With an ICE you can write a program in emulation RAM to cycle all target address and data lines. If a bit of target RAM works then the BDM can download test code there. But in either case the processor bus lines will be cycling like mad as the test code runs. How can your scope or analyzer identify the one test cycle from the blizzard of others needed just to run the test code?
Perhaps it's time to put the tools away. What can we do that sequentially toggles every address and data line?
Lots of processors have single-byte or -word software interrupt instructions. Suppose you could make the system execute nothing but an interrupt, over and over, no other instructions getting in the way. What would happen? The CPU issues a fetch, reads the interrupt instruction, and then pushes the current context on the stack. It will vector to the interrupt handler, read another interrupt, and push the context again - now with the stack pointer decremented by a few words since there was no return from interrupt. This goes on forever, the stack pointer marching down through all of memory.
It's easy to find these stack cycles as they are the only memory writes taking place. Trigger your scope on write and then look at each address line in turn. A0 cycles at a very fast rate. A1 at half that rate. A2 half A1. (On an 8 bit processor A0 will probably cycle, but it won't on 16 and 32 bit machines). Probe each and every node - every memory chip, every I/O device that's connected to address lines. You'll prove, for sure, that the address bus is properly connected everywhere. Or not.
Look at the data lines during the write cycles. Depending on what the CPU pushes during an interrupt you'll see the return address (probably that of the ISR) and perhaps flag register bits. Again, insure these bits go to each and every data node.
What about that ISR? We don't have one as we're executing the same instruction no matter where we are. There are also no interrupt vectors. In fact, we'll probably vector to the address equal to the software interrupt's hex code. So what? As long as the hex does not violate a basic processor rule the fact we're going to an arbitrary address is irrelevant. (A basic rule might be that the vector must be even, like on the 68k family).
Consider a real-mode x86 chip, like the 186. The one-byte software interrupt instruction is 0xcc. Executing that means the part will read high and low vectors, getting 0xcc for each read. The ISR is then at 0xcccc:cccc, a perfectly valid address. Your scope will see lots and lots of fetches from this address, plenty of vector reads from the vector addresses (0x0000c-0x000f), but writes to ever-decreasing stack locations.
But I've glossed over the biggest part of the trick: forcing the processor to execute the same software interrupt regardless of fetch address.
Remove all memory components, or disable them by disconnecting and idling the chip selects. Memory mapped peripherals need the same treatment. Then tie the data bus to the software interrupt instruction via pull-up and pull-down resistors. You must use resistors rather than hard-wired connections since the CPU will be driving these lines during stack writes. So for a real-mode x86 connect both high and low data lines to 0xcc. On a 68k use a breakpoint instruction. The Z80/180/8085 family is nicest of all since 0xff is RST7.

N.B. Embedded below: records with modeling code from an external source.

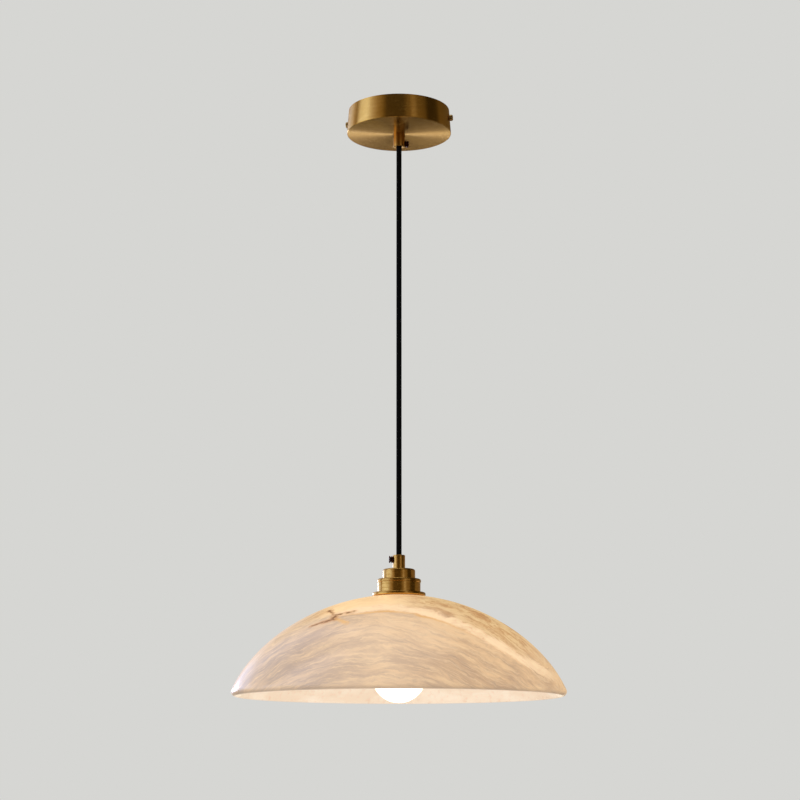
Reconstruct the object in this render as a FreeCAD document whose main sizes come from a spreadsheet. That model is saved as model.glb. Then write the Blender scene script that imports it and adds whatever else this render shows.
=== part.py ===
"""Alabaster bowl pendant: a stone bowl with a bulb inside, hung from a brass canopy on one straight cord.

Millimetres, +Z up. The origin is the centre of the canopy's mounting plane on the ceiling, and the ceiling
bracket lies along X. Everything hangs below, so the levels of the lamp are negative.
"""
import FreeCAD
import Part
import Sketcher
import math
import os

# ---------------------------------------------------------------------------------------------------------
# Driving dimensions, in millimetres and degrees. Each one is a cell of the document's spreadsheet.
# ---------------------------------------------------------------------------------------------------------
DRIVING = {
    # clearances
    "thread_clearance": 0.05,  # radial, between a thread and its hole, both modelled plain
    "seat_clearance": 0.2,  # between a screw head and the curved wall that it presses on
    "slip_clearance": 0.1,  # radial, between a sleeve and what it slides over
    "cord_swing_gap": 0.6,  # below the upper grip's mouth, where the cord bends
    # canopy and the bracket inside it
    "canopy_radius": 60.0,
    "canopy_top_radius": 58.0,
    "canopy_height": 28.0,
    "canopy_wall": 1.2,
    "canopy_face": 1.5,
    "canopy_edge": 1.0,
    "bracket_thickness": 2.0,
    "bracket_width": 20.0,
    "bracket_reach": 56.0,
    "bracket_ear_length": 18.0,
    "bracket_bend": 3.0,
    "ceiling_slot_spacing": 86.0,
    "ceiling_slot_length": 10.0,
    "ceiling_slot_width": 4.5,
    "supply_hole_radius": 6.0,
    "side_screw_radius": 2.0,
    "side_screw_length": 9.0,
    "side_screw_drop": 12.5,  # from the ceiling to the screw's axis
    "side_head_radius": 3.6,
    "side_head_thickness": 3.8,
    "driver_slot_width": 0.8,
    "driver_slot_depth": 1.0,
    "screw_head_edge": 0.4,
    # threaded tubes, nuts and washers on them
    "tube_radius": 5.0,
    "tube_bore_radius": 3.5,
    "tube_through": 1.0,  # how far the lamp's tube stands out of the plate that it is screwed into
    "tube_rise": 12.0,  # how far the canopy's tube stands above the canopy's face
    "nut_across_flats": 14.0,
    "nut_thickness": 3.0,
    "washer_radius": 9.0,
    "washer_thickness": 1.0,
    # cord grips
    "grip_radius": 6.8,
    "grip_length": 15.6,
    "grip_thread_depth": 8.0,
    "grip_bore_radius": 4.2,
    "grip_lip_radius": 3.5,
    "grip_lip_thickness": 1.5,
    "grip_edge": 0.7,
    "grip_screw_radius": 1.5,
    "grip_screw_from_mouth": 4.8,
    "grip_head_radius": 3.9,
    "grip_head_waist": 2.5,
    "grip_head_thickness": 4.0,
    "grip_head_rim": 1.2,
    "upper_grip_screw_angle": 32.0,
    "lower_grip_screw_angle": 196.0,
    # cord
    "cord_radius": 3.0,
    "cord_free_length": 472.3,
    "cord_ball_radius": 2.5,
    "cord_tail_above_tube": 2.0,
    "conductor_radius": 0.9,
    "conductor_offset": 1.6,
    "conductor_run_in": 4.0,  # straight run in front of the block
    "conductor_grip": 6.0,  # length inside the block
    "conductor_stop": 1.0,  # above the bottom of the holder's wire holes
    # terminal block and earth tag in the canopy
    "block_centre": 24.0,
    "block_length": 20.0,
    "block_width": 18.0,
    "block_height": 11.0,
    "block_pole_offset": 4.5,
    "clamp_radius": 2.2,
    "clamp_bore_radius": 1.2,
    "clamp_end_inset": 1.0,
    "clamp_screw_radius": 1.2,
    "clamp_screw_offset": 5.0,
    "block_screw_radius": 1.5,
    "block_head_radius": 2.8,
    "block_head_thickness": 1.8,
    "earth_centre": -22.0,
    "earth_screw_radius": 2.0,
    "earth_head_radius": 3.5,
    "earth_head_thickness": 2.4,
    "earth_tag_radius": 4.5,
    "earth_tag_thickness": 0.8,
    "earth_tag_reach": 10.0,
    "earth_tag_width": 4.0,
    # lamp cap, collar and flange
    "cap_radius": 17.9,
    "cap_height": 11.0,
    "cap_edge": 2.2,
    "cap_wall": 1.2,
    "cap_plate": 1.5,
    "collar_radius": 23.7,
    "collar_height": 14.9,
    "collar_lip_radius": 24.3,
    "collar_lip_height": 4.0,
    "collar_lip_edge": 1.8,
    "collar_lip_bevel": 0.5,
    "flange_radius": 29.3,
    "flange_thickness": 3.9,
    "flange_edge": 1.3,
    "gasket_radius": 27.5,
    "gasket_thickness": 0.8,
    # stone bowl: a flat seat, then three tangent arcs down to the rim
    "bowl_hole_radius": 20.6,
    "bowl_seat_radius": 29.3,
    "bowl_height": 108.6,
    "bowl_wall": 8.0,
    "bowl_crown_thickness": 8.0,
    "crown_arc_radius": 221.2,
    "crown_arc_angle": 34.6,
    "shoulder_arc_radius": 185.2,
    "shoulder_arc_angle": 50.0,
    "side_arc_radius": 133.7,
    "rim_outer_round": 5.0,
    "rim_inner_round": 1.5,
    "rim_flat_left": 0.1,  # flat that stays between the two rounds of the rim, however thin the wall
    # lampholder
    "lower_gasket_radius": 27.0,
    "lower_gasket_thickness": 1.5,
    "clamp_ring_radius": 27.0,
    "clamp_ring_thickness": 6.0,
    "clamp_ring_notch": 4.0,
    "holder_radius": 19.6,
    "holder_wall": 1.6,
    "holder_length": 41.5,
    "holder_mouth_radius": 14.8,
    "dome_height": 14.0,
    "dome_edge": 3.5,
    "insert_radius": 17.9,
    "insert_thickness": 9.0,
    "insert_recess_radius": 8.0,
    "insert_recess_depth": 3.0,
    "shell_radius": 13.5,
    "shell_rise": 1.0,  # above the lip of the holder's mouth
    "shell_wall": 0.5,
    "shell_length": 23.0,
    "shell_top_hole_radius": 9.0,
    "contact_thickness": 0.5,
    "contact_width": 5.0,
    "contact_length": 11.0,
    "contact_rivet_radius": 1.5,
    "contact_leaf_rise": 1.0,  # of the leaf's underside above the insert's lower face
    "terminal_offset": 10.0,
    "terminal_length": 7.0,
    "terminal_width": 6.0,
    "terminal_height": 6.0,
    "terminal_screw_radius": 1.2,
    "terminal_head_radius": 2.2,
    "terminal_head_thickness": 1.2,
    # bulb
    "bulb_radius": 30.0,
    "bulb_turn_angle": 40.0,  # above its equator, where the glass turns into the neck
    "bulb_neck_radius": 12.7,
    "bulb_neck_length": 4.5,
    "bulb_glass_wall": 0.8,
    "bulb_cap_radius": 13.2,
    "bulb_cap_wall": 0.4,
    "bulb_cap_bevel": 1.5,
    "bulb_cap_length": 21.5,
    "bulb_insulator_length": 3.5,
    "bulb_insulator_tip_radius": 5.5,
    "bulb_contact_radius": 4.5,
    "bulb_contact_thickness": 1.6,
}

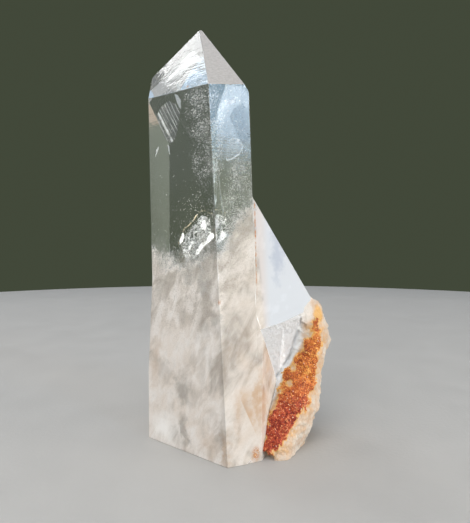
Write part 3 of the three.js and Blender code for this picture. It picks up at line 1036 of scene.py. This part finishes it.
class OBJECT_OT_quartz_body(bpy.types.Operator):
    """Makes the crystal from the solid: flat faces, grained broken quartz and the quartz material"""

    bl_idname = "object.quartz_body"
    bl_label = "Quartz Body"

    def execute(self, context):
        props = context.scene.quartz_crystal
        mesh = crystal_mesh(props)
        layers = mesh.faces.layers.int
        flags = [(face[layers["raw"]], face[layers["worn"]]) for face in mesh.faces]
        data = bpy.data.meshes.new("quartz_body")
        mesh.to_mesh(data)
        mesh.free()
        write_masks(data, flags)
        data.materials.append(quartz_material(props))
        body = place_piece("quartz_body", data)
        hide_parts("quartz_crystal")
        return {"FINISHED"}


# Sheets inside the quartz


def inside_depth(tree, point):
    """How deep a point lies under the crystal's surface. Outside it the depth is negative."""
    near, normal, _, gap = tree.find_nearest(point)
    return gap if (point - near).dot(normal) < 0 else -gap


def crystal_tree():
    """Search tree over the faces of the solid."""
    mesh = bmesh.new()
    mesh.from_mesh(SOLID.data)
    tree = BVHTree.FromBMesh(mesh)
    mesh.free()
    return tree


def sheet_mesh(name, points, faces, fades):
    """A thin sheet with a fade value at each point, made of the faces that are inside the crystal."""
    used = sorted({index for face in faces for index in face})
    if not used:
        raise RuntimeError(f"{name} has no face inside the crystal")
    order = {old: new for new, old in enumerate(used)}
    data = bpy.data.meshes.new(name)
    data.from_pydata(
        [points[index] for index in used],
        [],
        [[order[index] for index in face] for face in faces],
    )
    data.polygons.foreach_set("use_smooth", [True] * len(data.polygons))
    fade = data.attributes.new("fade", "FLOAT", "POINT")
    fade.data.foreach_set("value", [fades[index] for index in used])
    return data


def joined(name, sheets, material):
    """Makes one piece of several sheets, because they are one kind of mark."""
    data = bpy.data.meshes.new(name)
    mesh = bmesh.new()
    for sheet in sheets:
        mesh.from_mesh(sheet)
        bpy.data.meshes.remove(sheet)
    mesh.to_mesh(data)
    mesh.free()
    data.materials.append(material)
    place_piece(name, data)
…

Turn power on and scope each data line to be sure it goes to the proper state. A shorted data line will invalidate the test.
If the processor doesn't have a single byte/word software interrupt this process won't work. There may be other limitations as well: the stack rolls over on a 64k boundary on the 186 so the test doesn't check 4 of the 20 address lines.
But the tool cost is zero, setup time almost immediate, and we get a tremendous amount of information.
Wither We Go
With emulators slowly disappearing from 16 and 32 bit development projects we're required more than ever to use clever debugging strategies in place of good tools. I'm frankly dismayed by the trend. Programs are getting bigger with more real time constraints, while at the same time tools grow dumber. Managers seem to have less tolerance than ever for expensive development systems, yet time-to-market concerns and engineering salaries both skyrocket.
Yes, new processors include more built-in debugging resources. But the goal of increased visibility into our embedded creations seems even more elusive than in 1975. Simulation will become more important, but ultimately some poor developer is always faced with the almost impossible task of figuring out why that code which runs so well under simulation crashes when ported to the perfectly-tested hardware.
A fantastic toolchain pays for itself every time.